*Task goal*
Return the lines from the one that contains "The Blender code" through the one that contains "return paint.noise(paint.vector(x *", both included, exactly as written and with nothing added.

*Data entries*
══════
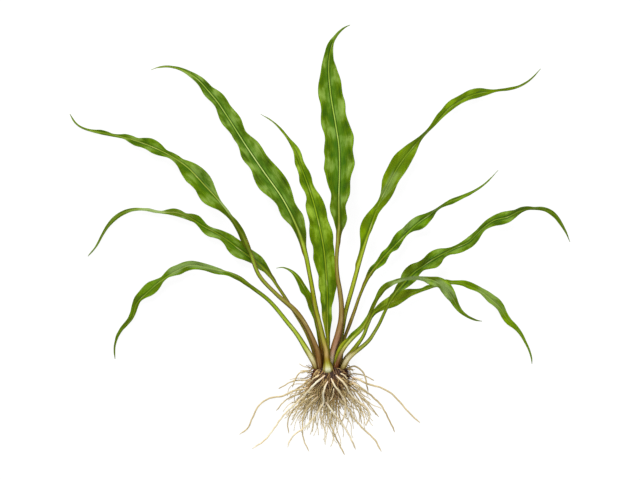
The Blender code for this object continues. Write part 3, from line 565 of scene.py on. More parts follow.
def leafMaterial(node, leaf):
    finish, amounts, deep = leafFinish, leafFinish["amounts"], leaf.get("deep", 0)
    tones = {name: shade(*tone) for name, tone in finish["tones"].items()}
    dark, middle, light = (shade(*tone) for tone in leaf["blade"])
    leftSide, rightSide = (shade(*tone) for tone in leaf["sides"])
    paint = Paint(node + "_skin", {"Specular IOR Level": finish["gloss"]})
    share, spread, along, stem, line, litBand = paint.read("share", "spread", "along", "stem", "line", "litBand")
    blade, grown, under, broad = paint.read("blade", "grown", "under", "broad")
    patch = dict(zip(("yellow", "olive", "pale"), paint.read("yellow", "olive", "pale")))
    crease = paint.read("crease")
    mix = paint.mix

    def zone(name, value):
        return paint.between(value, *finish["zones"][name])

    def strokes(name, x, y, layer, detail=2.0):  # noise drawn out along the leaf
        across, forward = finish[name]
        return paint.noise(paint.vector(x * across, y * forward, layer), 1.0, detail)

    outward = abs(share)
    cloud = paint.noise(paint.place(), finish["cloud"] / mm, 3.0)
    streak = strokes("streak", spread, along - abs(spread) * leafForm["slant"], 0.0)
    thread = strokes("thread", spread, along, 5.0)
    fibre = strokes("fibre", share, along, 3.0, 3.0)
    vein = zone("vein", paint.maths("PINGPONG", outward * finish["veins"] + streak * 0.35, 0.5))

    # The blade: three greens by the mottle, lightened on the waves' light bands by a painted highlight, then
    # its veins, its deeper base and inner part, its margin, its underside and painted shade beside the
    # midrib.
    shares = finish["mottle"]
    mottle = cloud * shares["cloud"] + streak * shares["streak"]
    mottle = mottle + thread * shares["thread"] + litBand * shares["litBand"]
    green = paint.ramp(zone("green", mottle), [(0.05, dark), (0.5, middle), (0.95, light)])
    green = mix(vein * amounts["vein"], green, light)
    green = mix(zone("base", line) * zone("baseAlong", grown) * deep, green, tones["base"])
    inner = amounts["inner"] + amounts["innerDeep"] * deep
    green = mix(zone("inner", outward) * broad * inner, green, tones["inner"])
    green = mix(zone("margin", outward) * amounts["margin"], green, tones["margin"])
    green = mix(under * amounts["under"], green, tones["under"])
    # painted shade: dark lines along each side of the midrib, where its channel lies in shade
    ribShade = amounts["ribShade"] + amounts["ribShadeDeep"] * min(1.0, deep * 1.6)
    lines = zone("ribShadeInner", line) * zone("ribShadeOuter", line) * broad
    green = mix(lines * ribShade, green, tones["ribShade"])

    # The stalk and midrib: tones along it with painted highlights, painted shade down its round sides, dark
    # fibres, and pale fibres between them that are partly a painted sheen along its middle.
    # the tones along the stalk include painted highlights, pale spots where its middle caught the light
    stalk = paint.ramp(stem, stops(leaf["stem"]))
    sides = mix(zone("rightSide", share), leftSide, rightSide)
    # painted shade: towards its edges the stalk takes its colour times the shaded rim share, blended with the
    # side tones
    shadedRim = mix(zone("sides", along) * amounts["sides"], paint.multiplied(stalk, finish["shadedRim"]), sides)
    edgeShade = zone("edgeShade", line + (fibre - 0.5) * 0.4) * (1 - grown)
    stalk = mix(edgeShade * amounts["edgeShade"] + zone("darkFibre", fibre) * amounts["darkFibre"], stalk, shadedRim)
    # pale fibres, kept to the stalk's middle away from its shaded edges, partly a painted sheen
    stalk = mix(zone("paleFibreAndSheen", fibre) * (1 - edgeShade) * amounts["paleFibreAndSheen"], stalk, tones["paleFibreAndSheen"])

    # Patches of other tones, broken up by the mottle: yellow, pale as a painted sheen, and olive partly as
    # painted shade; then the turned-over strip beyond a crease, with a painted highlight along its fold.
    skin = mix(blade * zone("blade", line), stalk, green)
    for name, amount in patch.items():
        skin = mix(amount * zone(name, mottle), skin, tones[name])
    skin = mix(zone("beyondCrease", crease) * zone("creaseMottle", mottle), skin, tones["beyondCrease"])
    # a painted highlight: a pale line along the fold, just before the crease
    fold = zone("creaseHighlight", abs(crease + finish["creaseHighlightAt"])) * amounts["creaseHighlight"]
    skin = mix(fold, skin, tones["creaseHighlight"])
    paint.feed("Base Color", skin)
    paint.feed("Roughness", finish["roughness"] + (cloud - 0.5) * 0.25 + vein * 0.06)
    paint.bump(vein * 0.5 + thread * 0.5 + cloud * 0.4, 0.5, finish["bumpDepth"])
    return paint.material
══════
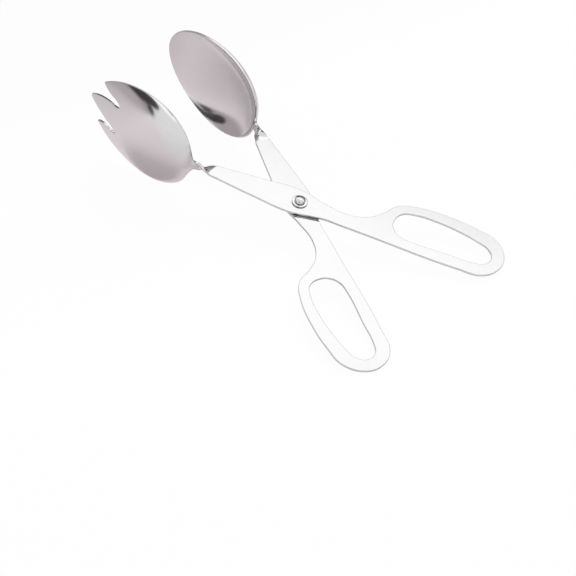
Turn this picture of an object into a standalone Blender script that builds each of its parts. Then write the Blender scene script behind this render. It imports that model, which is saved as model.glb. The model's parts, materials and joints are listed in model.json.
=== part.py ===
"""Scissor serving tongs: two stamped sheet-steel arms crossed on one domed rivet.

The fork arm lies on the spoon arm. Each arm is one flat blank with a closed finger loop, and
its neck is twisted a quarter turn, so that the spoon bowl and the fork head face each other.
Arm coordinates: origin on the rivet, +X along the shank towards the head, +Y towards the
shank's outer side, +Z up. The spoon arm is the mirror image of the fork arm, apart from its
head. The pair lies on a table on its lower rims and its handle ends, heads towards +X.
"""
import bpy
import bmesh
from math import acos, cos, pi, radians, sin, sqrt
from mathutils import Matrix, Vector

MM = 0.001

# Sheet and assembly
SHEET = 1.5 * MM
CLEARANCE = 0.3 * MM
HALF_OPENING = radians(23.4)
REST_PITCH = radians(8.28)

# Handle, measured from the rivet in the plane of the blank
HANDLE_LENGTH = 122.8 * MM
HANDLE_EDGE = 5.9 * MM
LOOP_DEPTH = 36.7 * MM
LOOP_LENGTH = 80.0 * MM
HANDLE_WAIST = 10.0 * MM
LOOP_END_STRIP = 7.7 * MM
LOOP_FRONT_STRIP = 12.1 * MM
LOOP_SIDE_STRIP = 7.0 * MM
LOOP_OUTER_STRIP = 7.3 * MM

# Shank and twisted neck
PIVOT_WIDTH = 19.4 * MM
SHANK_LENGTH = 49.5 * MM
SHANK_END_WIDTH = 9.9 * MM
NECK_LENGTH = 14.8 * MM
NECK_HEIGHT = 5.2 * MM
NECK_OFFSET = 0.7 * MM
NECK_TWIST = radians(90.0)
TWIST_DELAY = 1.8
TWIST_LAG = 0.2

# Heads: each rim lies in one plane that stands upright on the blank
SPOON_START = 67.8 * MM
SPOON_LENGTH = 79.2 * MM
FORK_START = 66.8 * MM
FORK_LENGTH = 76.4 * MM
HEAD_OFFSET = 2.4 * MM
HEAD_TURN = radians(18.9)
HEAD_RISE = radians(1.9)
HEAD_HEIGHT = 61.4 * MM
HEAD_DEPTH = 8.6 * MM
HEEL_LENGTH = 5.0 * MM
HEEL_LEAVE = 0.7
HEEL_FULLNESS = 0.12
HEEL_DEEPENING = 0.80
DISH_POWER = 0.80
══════
*Response to the task*
The Blender code for this object continues. Write part 3, from line 565 of scene.py on. More parts follow.
def leafMaterial(node, leaf):
    finish, amounts, deep = leafFinish, leafFinish["amounts"], leaf.get("deep", 0)
    tones = {name: shade(*tone) for name, tone in finish["tones"].items()}
    dark, middle, light = (shade(*tone) for tone in leaf["blade"])
    leftSide, rightSide = (shade(*tone) for tone in leaf["sides"])
    paint = Paint(node + "_skin", {"Specular IOR Level": finish["gloss"]})
    share, spread, along, stem, line, litBand = paint.read("share", "spread", "along", "stem", "line", "litBand")
    blade, grown, under, broad = paint.read("blade", "grown", "under", "broad")
    patch = dict(zip(("yellow", "olive", "pale"), paint.read("yellow", "olive", "pale")))
    crease = paint.read("crease")
    mix = paint.mix

    def zone(name, value):
        return paint.between(value, *finish["zones"][name])

    def strokes(name, x, y, layer, detail=2.0):  # noise drawn out along the leaf
        across, forward = finish[name]
        return paint.noise(paint.vector(x * across, y * forward, layer), 1.0, detail)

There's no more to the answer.